First, is he right? Why not just drop the “M” term and its relatives and create alternatives that give richer meaning and import? Years ago, Robertson McQuilken proposed a similar language change, challenging the mission world to use “apostolic” instead of “missionary.” It was a great attempt, but did not take hold. At least Andrew is in good company!

I do, in fact, think the term “missional” might have run its course, primarily because of an over-used application. For some time, everything was “missional”; hence, nothing was truly missional. But the imminent death of the “M” word is something I rather doubt. There is still a pulse there.

Why not dedicate more time on creative alternatives, instead of just irritating the bees? Only about twelve percent of Andrews’ article is dedicated to other options. Perhaps a better strategy is to minimize the use of some of our words and enrich our key language. Put some terms away for a while and then see if they return after some time has passed.
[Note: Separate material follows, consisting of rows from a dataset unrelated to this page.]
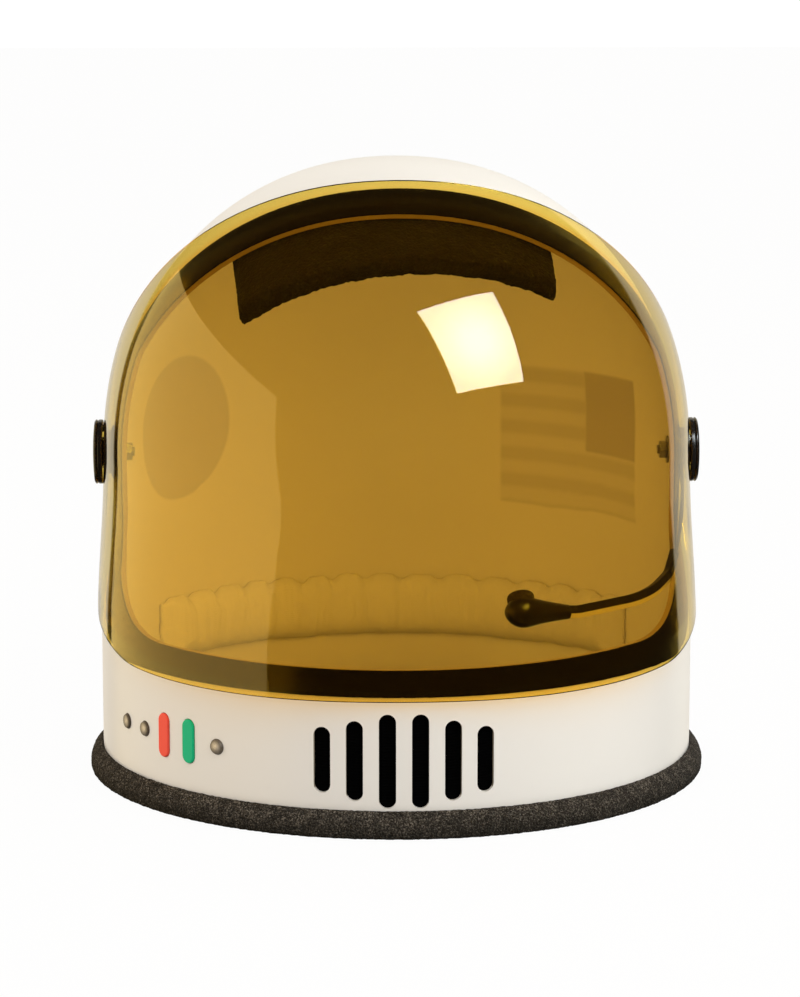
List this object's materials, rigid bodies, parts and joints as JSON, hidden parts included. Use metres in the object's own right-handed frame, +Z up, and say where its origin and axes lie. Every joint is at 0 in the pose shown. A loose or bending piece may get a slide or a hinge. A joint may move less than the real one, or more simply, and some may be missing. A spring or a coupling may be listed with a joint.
{
  "type": "astronaut helmet",
  "caption": "Domed white space helmet with a gold tinted visor that swings up on side knobs, a mic boom, vents and a foam rim.",
  "frame": {"origin": "middle of the foam rim's underside, on the surface the helmet stands on", "axes": "+Z up, the face looks to -Y, the wearer's left is +X"},
  "size_m": [0.2692, 0.2692, 0.2665],
  "materials": {
    "shell_white": "gloss white moulded shell, slightly translucent",
    "trim_black": "gloss black",
    "visor_gold": "clear amber gold tint, polished",
    "knob_black": "gloss black moulding",
    "steel": "zinc plated",
    "washer_grey": "natural nylon",
    "boom_black": "satin black moulding",
    "mic_foam": "matt black",
    "pad_foam": "black foam with a brushed face",
    "neck_pad_foam": "pale gathered padding",
    "rim_foam": "charcoal open foam",
    "screen_black": "matt black",
    "lens_red": "clear red lens",
    "lens_green": "clear green lens",
    "stud_grey": "dark plated metal",
    "patch_blue": "printed film",
    "patch_red": "printed film"
  },
  "bodies": {
    "root": {"helmet_shell": "shell_white", "face_opening_trim": "trim_black", "knob_base_left": "knob_black", "knob_base_right": "knob_black", "knob_cap_left": "knob_black", "knob_cap_right": "knob_black", "pivot_screw_left": "steel", "pivot_screw_right": "steel", "pivot_nut_left": "steel", "pivot_nut_right": "steel", "inner_washer_left": "steel", "inner_washer_right": "steel", "friction_washer_left": "washer_grey", "friction_washer_right": "washer_grey", "pivot_spacer_right": "boom_black", "forehead_pad": "pad_foam", "crown_pad": "pad_foam", "rear_neck_pad": "neck_pad_foam", "neck_trim": "rim_foam", "vent_screen": "screen_black", "indicator_red": "lens_red", "indicator_green": "lens_green", "indicator_studs": "stud_grey", "round_patch": "patch_blue", "stripe_patch": "patch_red"},
    "visor": {"visor": "visor_gold"},
    "mic_boom": {"mic_boom": "boom_black", "mic_housing": "boom_black", "mic_capsule": "mic_foam"}
  },
  "joints": [
    {"name": "visor_pivot", "type": "hinge", "parent": "root", "child": "visor", "pos_m": [0, 0, 0.1385], "axis": [-1, 0, 0], "range_deg": [0, 75]},
    {"name": "mic_swing", "type": "hinge", "parent": "root", "child": "mic_boom", "pos_m": [0, 0, 0.1385], "axis": [-1, 0, 0], "range_deg": [0, 6]}
  ]
}
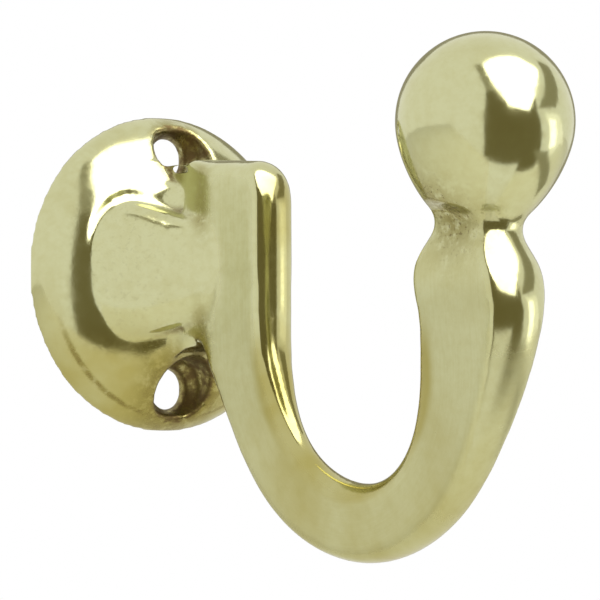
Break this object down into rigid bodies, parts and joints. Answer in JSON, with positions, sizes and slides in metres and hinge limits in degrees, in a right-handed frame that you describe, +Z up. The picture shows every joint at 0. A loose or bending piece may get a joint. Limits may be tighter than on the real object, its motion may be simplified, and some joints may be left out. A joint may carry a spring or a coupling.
{
  "type": "curtain tieback hook",
  "caption": "Small cast brass hook with a domed round rose, a flat-sided U-shaped arm and a ball end, screwed to a wall to hold back a curtain.",
  "frame": {"origin": "centre of the rose's back face, on the wall plane", "axes": "+Y into the wall, the hook stands out towards -Y, +Z up, +X to the right when facing the wall"},
  "size_m": [0.0248, 0.0461, 0.0375],
  "materials": {
    "brass": "polished on the convex faces, satin linished on the flat sides, lightly tarnished"
  },
  "bodies": {
    "root": {"tieback_hook": "brass"}
  },
  "joints": []
}
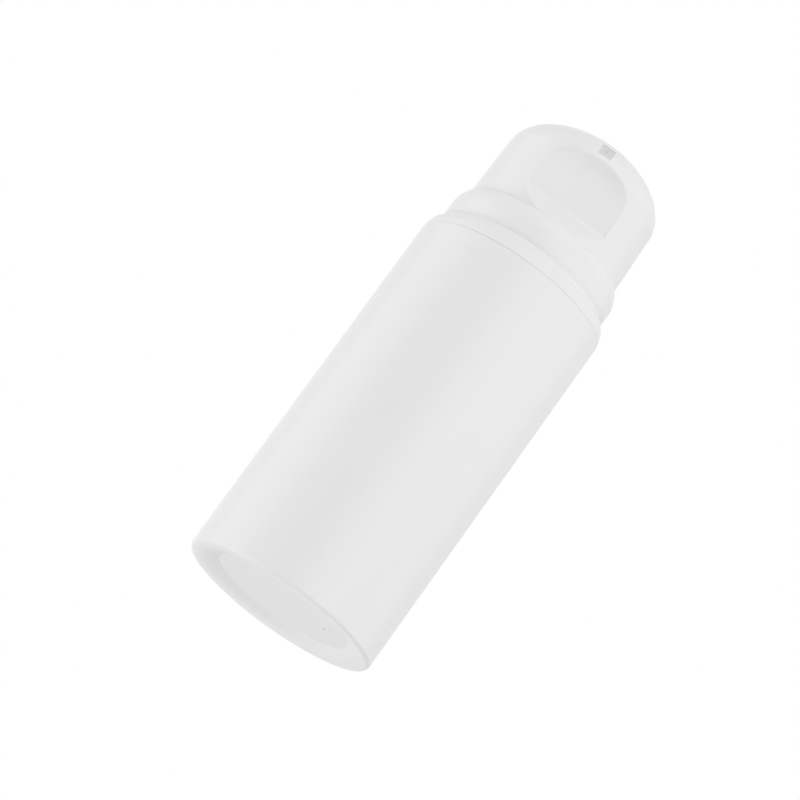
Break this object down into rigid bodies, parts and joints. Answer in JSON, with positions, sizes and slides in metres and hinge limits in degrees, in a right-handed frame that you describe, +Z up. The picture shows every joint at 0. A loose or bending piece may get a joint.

Or, as others have suggested, maybe we can breathe new life into old language, thus creating new wineskins for a new world.

Second, I am not sure I agree with Andrews’ use of the term “colonial.” When we try to define “missionary,” we stumble upon the linguistic “fluke” of history, when Latin overtook Greek, the original language of Christianity. When that happened, we lost the entire use of the Greek “apostle” family and starting speaking of the Latin “mission” group. So who is at fault here? History? The Romans? God?

What strikes me most concerning the colonial charge is the presupposition that a missiological neocolonialism is valid today, which

Andrews in practice advocates. It seems that most of those who advocate we drop the “M” family are global northerners, not global southerners. Even the too-well-known “native missionary” users have no alternatives.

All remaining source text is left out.